A equipe técnica pode ser facilmente considerada o ponto alto do filme. Confesso que sou admirador do trabalho de Cameron Crowe e, mais uma vez, sua direção foi algo a parte. O uso de planos (excesso de closes, super closes) e também o controle perante todas as situações descritas no filme foram muito satisfatórios e dignos de muitos elogios. Diversos aspectos em seu trabalho podem ser exaltados além dos já citados, como também a excelente iluminação e a atmosfera criada pelo cineasta. Tudo está muito relacionado a artefatos oníricos e ao surrealismo (principal tema do filme), fazendo com que o espectador mergulhe numa verdadeira onda de sonhos e sentimentos para realmente compreender o universo das personagens. Ao lado de seu excelente trabalho, merecem destaque também a bela edição de imagens e a fotografia, que conseguem trazer imagens realmente oportunas e que reforçam as intenções do diretor.

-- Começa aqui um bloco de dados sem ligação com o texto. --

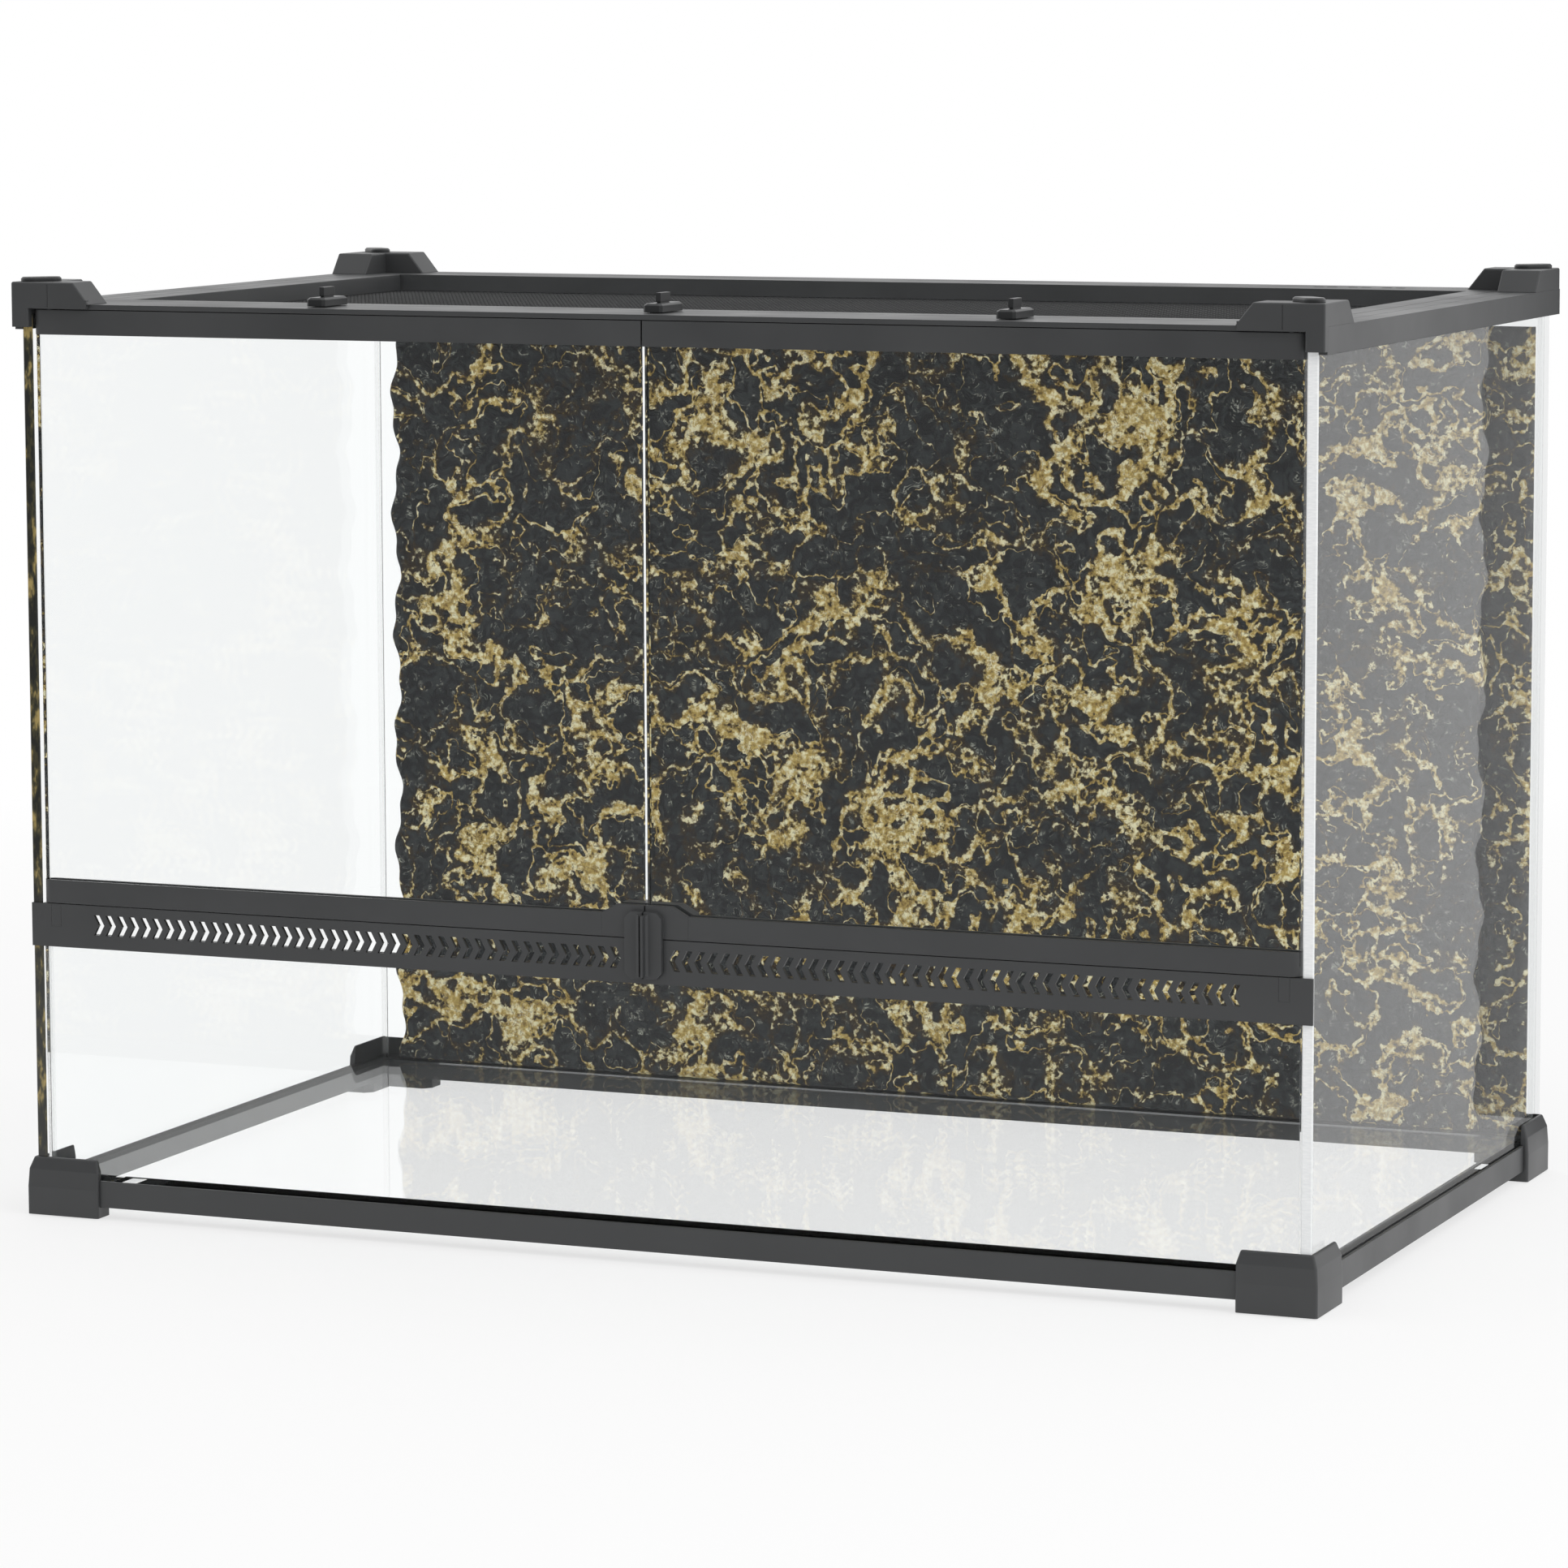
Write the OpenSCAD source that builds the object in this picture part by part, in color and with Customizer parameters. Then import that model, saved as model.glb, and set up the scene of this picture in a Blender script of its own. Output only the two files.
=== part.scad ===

Para completar, nada melhor do que uma sensacional trilha sonora que conta com o indicado ao Oscar Paul MacCartney com a música tema e ainda as bandas REM, Radiohead, U2, Bob Dylan, Rolling Stones, dentre outros. Tudo muito sincronizado e entrosado com o ambiente descrito pelo filme.

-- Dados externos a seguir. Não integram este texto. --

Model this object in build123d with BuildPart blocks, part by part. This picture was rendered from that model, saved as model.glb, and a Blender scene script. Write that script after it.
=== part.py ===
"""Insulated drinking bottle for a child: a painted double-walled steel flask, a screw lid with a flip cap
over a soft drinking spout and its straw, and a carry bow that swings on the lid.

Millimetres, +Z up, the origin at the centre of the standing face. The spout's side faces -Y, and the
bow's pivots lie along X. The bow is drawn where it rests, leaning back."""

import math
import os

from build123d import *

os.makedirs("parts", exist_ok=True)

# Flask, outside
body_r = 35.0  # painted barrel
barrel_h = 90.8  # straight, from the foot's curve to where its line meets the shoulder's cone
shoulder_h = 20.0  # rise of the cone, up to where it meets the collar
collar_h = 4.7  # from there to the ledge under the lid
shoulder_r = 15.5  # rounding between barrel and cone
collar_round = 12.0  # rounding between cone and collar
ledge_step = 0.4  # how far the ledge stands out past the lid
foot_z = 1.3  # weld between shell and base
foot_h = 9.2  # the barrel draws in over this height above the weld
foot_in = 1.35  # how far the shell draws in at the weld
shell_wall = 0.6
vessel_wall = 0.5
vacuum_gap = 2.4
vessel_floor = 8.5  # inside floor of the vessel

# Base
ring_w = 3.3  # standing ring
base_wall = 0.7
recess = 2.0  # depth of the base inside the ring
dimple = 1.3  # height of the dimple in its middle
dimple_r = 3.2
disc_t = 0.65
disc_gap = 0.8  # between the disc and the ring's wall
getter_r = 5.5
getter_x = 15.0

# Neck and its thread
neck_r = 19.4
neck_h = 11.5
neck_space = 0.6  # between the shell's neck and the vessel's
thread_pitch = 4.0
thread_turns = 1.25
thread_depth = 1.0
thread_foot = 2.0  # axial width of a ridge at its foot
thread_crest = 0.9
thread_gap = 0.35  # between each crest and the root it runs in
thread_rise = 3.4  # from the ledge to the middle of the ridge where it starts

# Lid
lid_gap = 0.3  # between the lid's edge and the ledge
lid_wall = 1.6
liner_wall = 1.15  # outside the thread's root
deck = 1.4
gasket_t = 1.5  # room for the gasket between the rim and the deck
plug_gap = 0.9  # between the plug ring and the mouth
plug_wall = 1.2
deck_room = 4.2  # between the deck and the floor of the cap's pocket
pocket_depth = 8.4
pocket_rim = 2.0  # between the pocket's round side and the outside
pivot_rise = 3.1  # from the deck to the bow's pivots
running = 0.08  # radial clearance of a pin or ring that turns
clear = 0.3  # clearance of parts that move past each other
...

Enfim, se analisarmos rapidamente, "Vanilla Sky" pode, sim, ser considerado um filme complexo. No entanto, a mente prega peças e a tal complicação pode, na verdade, estar toda na cabeça do espectador. Vale muito a pena conferir essa ótima produção, que com certeza pode ser considerada muito interessante e atrativa. Como conseguiu chamar a minha atenção e fazer com que eu fique pensando no desenvolvimento da excelente trama depois de acabado o filme, merece pelo menos umas cinco estrelas. Três são dedicadas à equipe técnica e à bela trilha sonora, que acredito terem sido os grandes destaques. Portanto, oito estrelas estão de muito bom tamanho!